An auction of items from the Allison was held May 28 before its demolition.
Demolition
Gee Grading & Excavating of Cedar Rapids was hired to demolish both hotels. The Allison came first on June 1, 1983. By June 22, the Allison sign was all that remained.
Demolition of the Magnus began immediately after that. The work, however, was not without consequences.
Gary Dvorak, operator of the Magnus’ next-door neighbor, Café de Klos at 322 Second Ave. SE, claimed the unsafe environment created by the demolition forced him to close his business.
A crack is shown Oct. 19, 1983, at a building next door to the Cafe de Klos on Second Ave. SE in Cedar Rapids, on its second floor in a shared support column. The building's owner claimed the crack was caused by the cafe building leaning away from his structure following the demolition of the Magnus Hotel. (Gazette archives)
A cement block wall was constructed Oct. 19, 1983, over part of the outside wall of the Cafe de Klos building at 322 Second Ave. SE in Cedar Rapids. It was part of the effort to protect the wall, which was reportedly weakened when the old Magnus Hotel next door was demolished. (Gazette archives)

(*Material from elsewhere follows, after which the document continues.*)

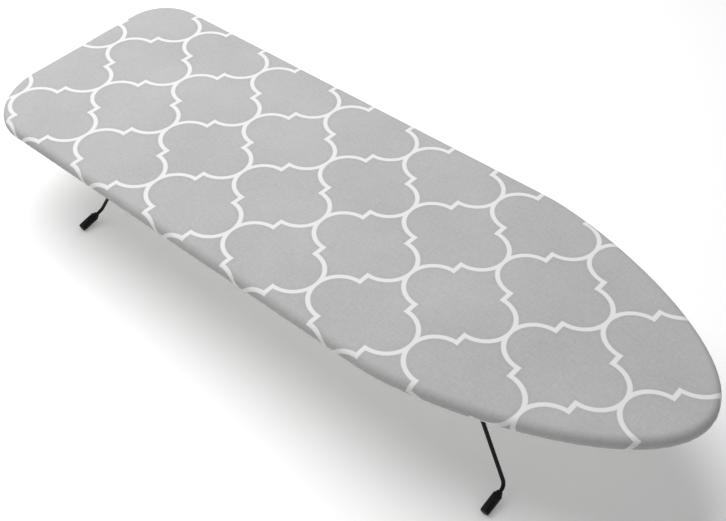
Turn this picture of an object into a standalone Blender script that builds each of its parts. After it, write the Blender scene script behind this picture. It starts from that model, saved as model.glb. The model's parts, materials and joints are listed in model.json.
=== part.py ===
"""A tabletop ironing board on two folding wire legs.

Metres, +Z up. X runs along the board towards its pointed nose, Y across it.
The origin is on the table, under the middle of the board.
"""

from math import atan2, cos, hypot, pi, sin, sqrt, tan

import bmesh
import bpy
from mathutils import Matrix, Vector

# The board's outline
BOARD_LENGTH = 0.913
BOARD_WIDTH = 0.316
SURFACE_HEIGHT = 0.145
NOSE_LENGTH = 0.2840
NOSE_SHOULDER_PULL = 0.0721
NOSE_TIP_PULL = 0.0948
NOSE_STEPS = 12
TAIL_CORNER_RADIUS = {"near": 0.0900, "far": 0.0600}
TAIL_SKEW = 0.0092
TAIL_SKEW_LENGTH = 0.1187
SMALLEST_CORNER = 0.004
CORNER_STEPS = 6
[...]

As demolition of the Magnus progressed, cracks became noticeable in walls of the café as well as the building next to it that now houses Bricks Bar & Grill.
In April 1984, it was decided to demolish the café building, with owner Moe Richardson saying the cost to strengthen the wall was prohibitive.
The temporary parking area, created where the hotels and café had once stood, was expected to help alleviate parking issues downtown.
The Civic Development Association was disbanded in 1997. Its duties were taken over by the Renaissance Group.